Tuesday, March 22, 2022 by Kali Bramble

Animal Advisory commissioners continue to question the shelter’s transfer of animals to partner shelters, but thus far are still waiting for answers.

The conversation began last month, when commissioners issued a resolution to more closely monitor out-of-county and out-of-state transport of animals in a 7-2 vote, with commissioners Jo Anne Norton and Lotta Smagula against. The request for data follows community concerns about the undermining of the city’s no-kill policy via Austin Animal Center shuttling animals to cities with gloomier track records.

Acknowledging that word-of-mouth can breed exaggeration, commissioners agreed everyone would benefit from increased transparency in the form of monthly reports on the movement of animals to partner shelters and their respective live release rates. So commissioners were disappointed to hear little in the way of updates on the initiative since last month.

“That report is in a queue for the IT folks to work on for us,” Chief Animal Services Officer Don Bland said.

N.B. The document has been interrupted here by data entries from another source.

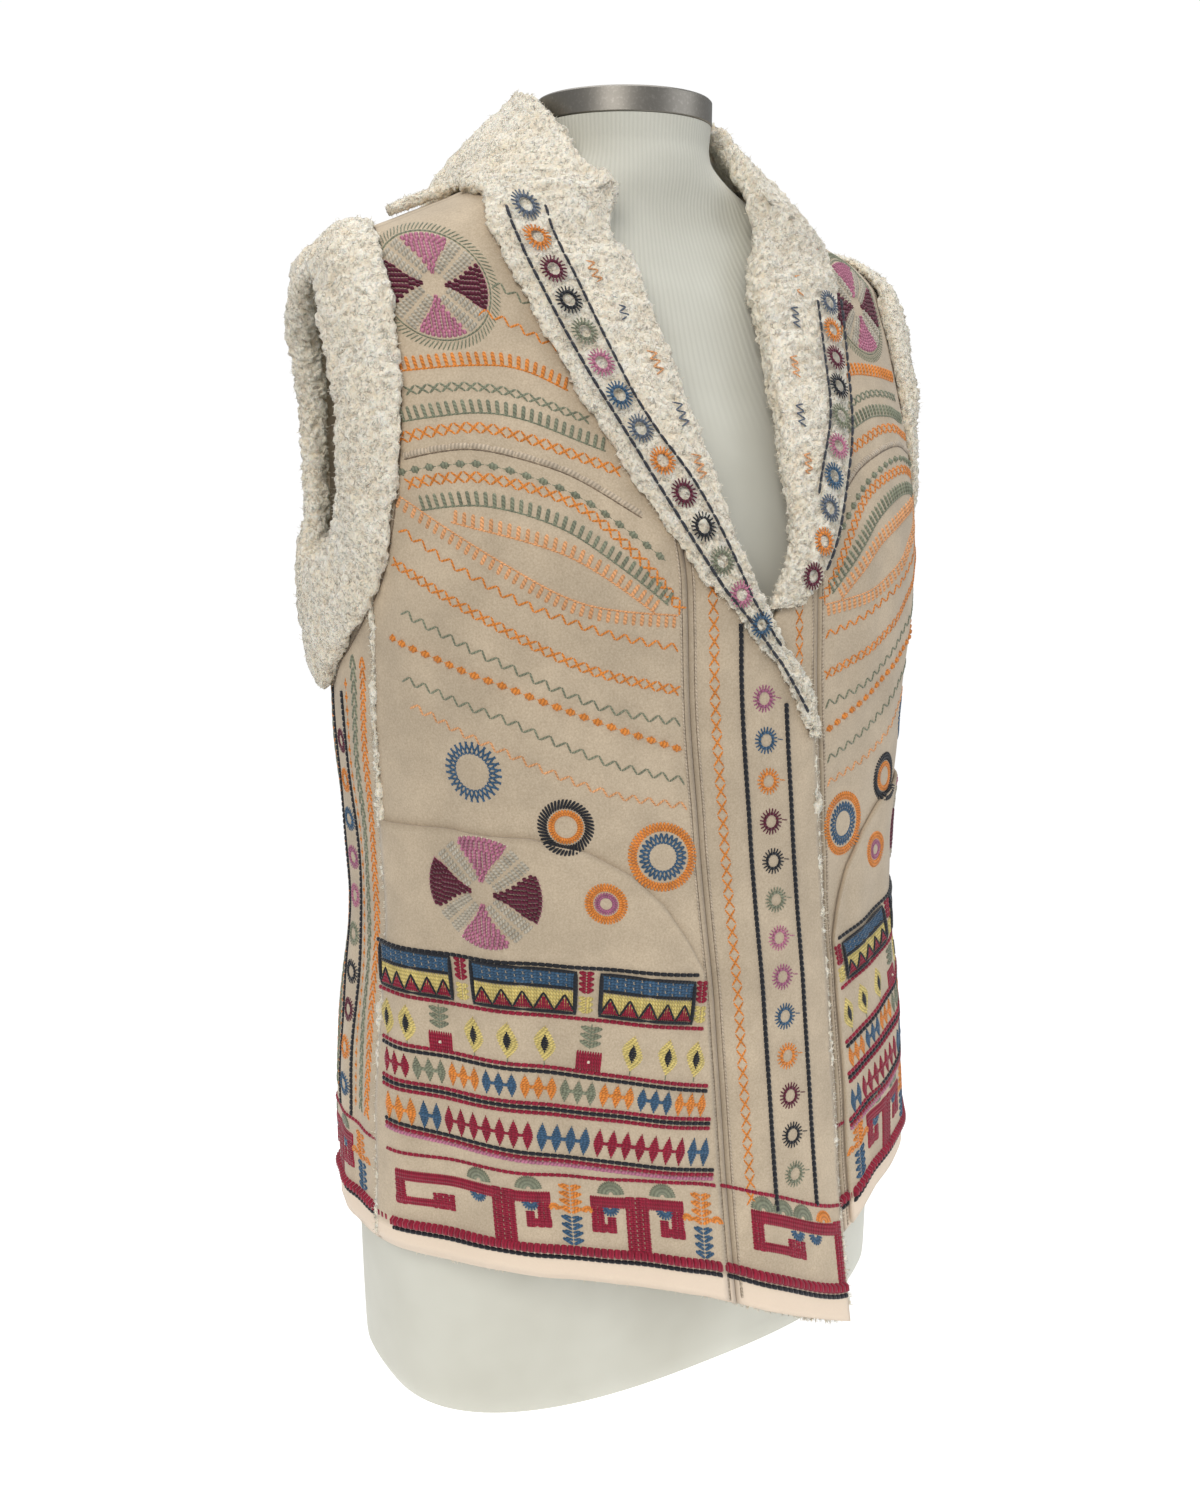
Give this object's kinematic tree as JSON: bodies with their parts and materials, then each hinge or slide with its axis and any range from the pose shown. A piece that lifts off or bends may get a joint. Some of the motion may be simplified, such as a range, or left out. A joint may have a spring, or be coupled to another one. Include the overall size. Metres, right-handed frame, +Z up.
{
  "type": "folk vest on a limbless dress form",
  "caption": "Sleeveless pile-lined suede folk vest with shawl collar, turned-out armbands and patch pockets, closed right over left on a limbless dress form with a steel neck cap.",
  "frame": {"origin": "centre of the dress form's flat underside, on the surface it stands on", "axes": "+Z up, -Y towards the front of the vest, +X towards the wearer's left"},
  "size_m": [0.4308, 0.3192, 0.8112],
  "materials": {
    "suede": "beige napped suede cloth with embroidery",
    "pile": "cream curly pile",
    "jersey": "grey-white ribbed jersey",
    "steel": "brushed, warm grey"
  },
  "bodies": {
    "root": {"form_torso": "jersey", "neck_cap": "steel", "back": "suede", "front_right": "suede", "band_right": "suede", "side_right": "suede", "pocket_right": "suede", "collar_right": "pile", "armband_right": "pile", "shoulder_roll_right": "pile", "front_left": "suede", "band_left": "suede", "side_left": "suede", "pocket_left": "suede", "collar_left": "pile", "armband_left": "pile", "shoulder_roll_left": "pile"}
  },
  "joints": []
}
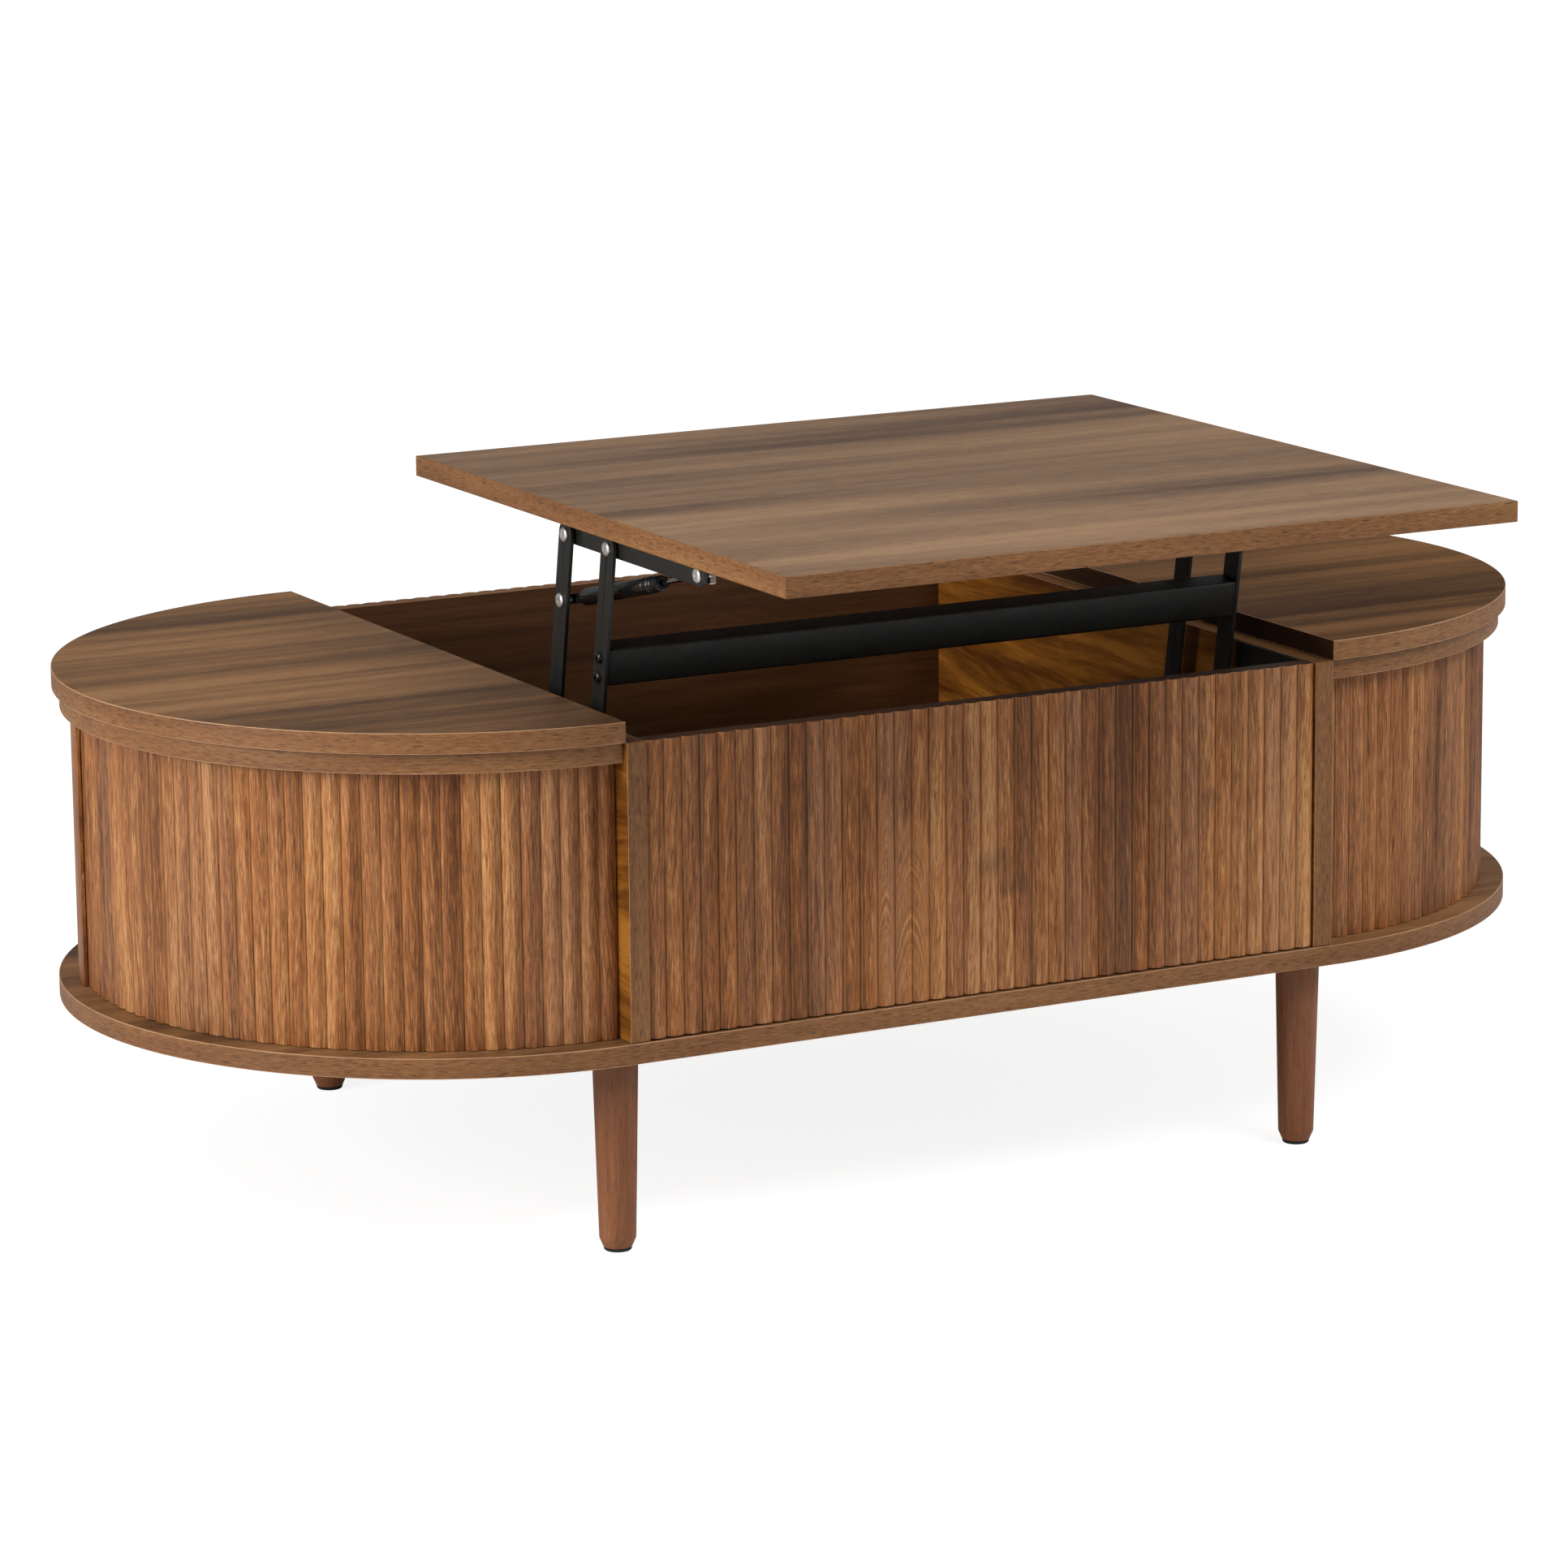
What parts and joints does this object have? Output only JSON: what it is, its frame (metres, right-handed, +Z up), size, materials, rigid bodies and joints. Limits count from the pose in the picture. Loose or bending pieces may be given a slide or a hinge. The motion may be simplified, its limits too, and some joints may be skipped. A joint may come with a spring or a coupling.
{
  "type": "lift top coffee table",
  "caption": "Oval walnut coffee table with a top that lifts forward on a spring linkage, reeded walls, a sliding tambour door at each end and tapered round legs.",
  "frame": {"origin": "on the floor, under the centre of the whole object's box with the top raised, so the case's own centre is 120.5 mm behind it", "axes": "+X along the table's length to the right seen from the front, +Z up, and -Y towards the front, the way the top lifts"},
  "size_m": [1.204, 0.845, 0.546],
  "materials": {
    "walnut_laminate": "satin walnut wood-grain laminate",
    "walnut_edge": "satin walnut wood-grain laminate and edge banding",
    "walnut_reeded": "satin walnut reeded surface",
    "leg_stain": "stained turned wood, satin",
    "black_steel": "satin black powder coat",
    "zinc_steel": "bright zinc plate",
    "black_felt": "matt black glide"
  },
  "bodies": {
    "table": {"base_board": "walnut_laminate", "partition_left": "walnut_edge", "partition_right": "walnut_edge", "front_panel": "walnut_reeded", "back_panel": "walnut_reeded", "sub_top_left": "walnut_edge", "sub_top_right": "walnut_edge", "end_top_left": "walnut_laminate", "end_top_right": "walnut_laminate", "curved_back_left": "walnut_reeded", "curved_back_right": "walnut_reeded", "leg_front_left": "leg_stain", "leg_front_right": "leg_stain", "leg_back_left": "leg_stain", "leg_back_right": "leg_stain", "foot_glide_front_left": "black_felt", "foot_glide_front_right": "black_felt", "foot_glide_back_left": "black_felt", "foot_glide_back_right": "black_felt", "leg_bolt_front_left": "zinc_steel", "leg_bolt_front_right": "zinc_steel", "leg_bolt_back_left": "zinc_steel", "leg_bolt_back_right": "zinc_steel", "side_bracket_left": "black_steel", "side_bracket_right": "black_steel", "lower_pin_front_left": "zinc_steel", "lower_pin_front_right": "zinc_steel", "lower_pin_rear_left": "zinc_steel", "lower_pin_rear_right": "zinc_steel"},
    "front_arms": {"front_arm_left": "black_steel", "front_arm_right": "black_steel", "crossbar": "black_steel", "crossbar_screw_lower_left": "black_steel", "crossbar_screw_lower_right": "black_steel", "crossbar_screw_upper_left": "black_steel", "crossbar_screw_upper_right": "black_steel"},
    "rear_arm_left": {"rear_arm_left": "black_steel", "gas_pin_left": "zinc_steel"},
    "rear_arm_right": {"rear_arm_right": "black_steel", "gas_pin_right": "zinc_steel"},
    "lift_top": {"lift_top": "walnut_laminate", "top_bracket_left": "black_steel", "top_bracket_right": "black_steel", "top_pin_front_left": "zinc_steel", "top_pin_front_right": "zinc_steel", "top_pin_rear_left": "zinc_steel", "top_pin_rear_right": "zinc_steel", "gas_rivet_left": "zinc_steel", "gas_rivet_right": "zinc_steel"},
    "gas_cylinder_left": {"gas_cylinder_left": "black_steel"},
    "gas_cylinder_right": {"gas_cylinder_right": "black_steel"},
    "gas_rod_left": {"gas_rod_left": "zinc_steel"},
    "gas_rod_right": {"gas_rod_right": "zinc_steel"},
    "door_left": {"tambour_door_left": "walnut_reeded"},
    "door_right": {"tambour_door_right": "walnut_reeded"}
  },
  "joints": [
    {"name": "lift", "type": "hinge", "parent": "table", "child": "front_arms", "pos_m": [0, -0.05679, 0.29912], "axis": [-1, 0, 0], "range_deg": [0, 80.95]},
    {"name": "rear_arm_left", "type": "hinge", "parent": "table", "child": "rear_arm_left", "pos_m": [0, 0.01321, 0.29912], "axis": [-1, 0, 0], "range_deg": [0, 81]},
    {"name": "rear_arm_right", "type": "hinge", "parent": "table", "child": "rear_arm_right", "pos_m": [0, 0.01321, 0.29912], "axis": [-1, 0, 0], "range_deg": [0, 81]},
    {"name": "top_level", "type": "hinge", "parent": "front_arms", "child": "lift_top", "pos_m": [0, -0.0945, 0.513], "axis": [-1, 0, 0], "range_deg": [-81, 0]},
    {"name": "gas_turn_left", "type": "hinge", "parent": "rear_arm_left", "child": "gas_cylinder_left", "pos_m": [0, -0.01558, 0.4624], "axis": [-1, 0, 0], "range_deg": [-88.1, 0]},
    {"name": "gas_slide_left", "type": "slide", "parent": "gas_cylinder_left", "child": "gas_rod_left", "axis": [0, 0.9721, -0.2345], "range_m": [0, 0.0627]},
    {"name": "gas_turn_right", "type": "hinge", "parent": "rear_arm_right", "child": "gas_cylinder_right", "pos_m": [0, -0.01558, 0.4624], "axis": [-1, 0, 0], "range_deg": [-88.1, 0]},
    {"name": "gas_slide_right", "type": "slide", "parent": "gas_cylinder_right", "child": "gas_rod_right", "axis": [0, 0.9721, -0.2345], "range_m": [0, 0.0627]},
    {"name": "door_left", "type": "hinge", "parent": "table", "child": "door_left", "pos_m": [-0.3, 0.1205, 0.2684], "axis": [0, 0, -1], "range_deg": [0, 73.5]},
    {"name": "door_right", "type": "hinge", "parent": "table", "child": "door_right", "pos_m": [0.3, 0.1205, 0.2684], "axis": [0, 0, 1], "range_deg": [0, 73.5]}
  ],
  "couplings": [
    {"joint": "rear_arm_left", "follows": "lift", "ratio": 1},
    {"joint": "rear_arm_right", "follows": "lift", "ratio": 1},
    {"joint": "top_level", "follows": "lift", "ratio": -1},
    {"joint": "gas_turn_left", "follows": "lift", "ratio": -1.0875},
    {"joint": "gas_slide_left", "follows": "lift", "m_per_rad": 0.044319},
    {"joint": "gas_turn_right", "follows": "lift", "ratio": -1.0875},
    {"joint": "gas_slide_right", "follows": "lift", "m_per_rad": 0.044319}
  ]
}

Asked how long it would take to process, Bland responded, “I have no idea.”

Since October of last year, the Austin Animal Center has transferred a total of 953 animals to partnering facilities, with 270 of those out-of-state. While staff ensured that all of the shelters have no-kill status, there has been concern among commissioners over variations in standards for the designation, as well as the impact of citywide policies.

While the February resolution is ambitious in its demands, the commission found that general communication improvements could work to quickly manage public concern in the meantime. 

Particularly alarming was a rumor that dogs had been transported all the way to Canada, a distance many found extremely troubling.

“It’s true that we are partnering with an organization in Alberta, Canada, but we are extremely lucky to have found this resource,” Animal Services staffer Jason Garza said. “Unlike other facilities, which cherry-pick desirable dogs, they actually allow us to pick which animals to transport. This includes those with health problems and long stays, and these animals will be immediately going to foster homes.”

With the shelter struggling with the dual pressures of overcrowding and understaffing, the ability to transport animals to partner shelters will continue to play an active role in maintaining Austin’s no-kill status. Those interested can expect further discussion at the commission’s next meeting on April 11.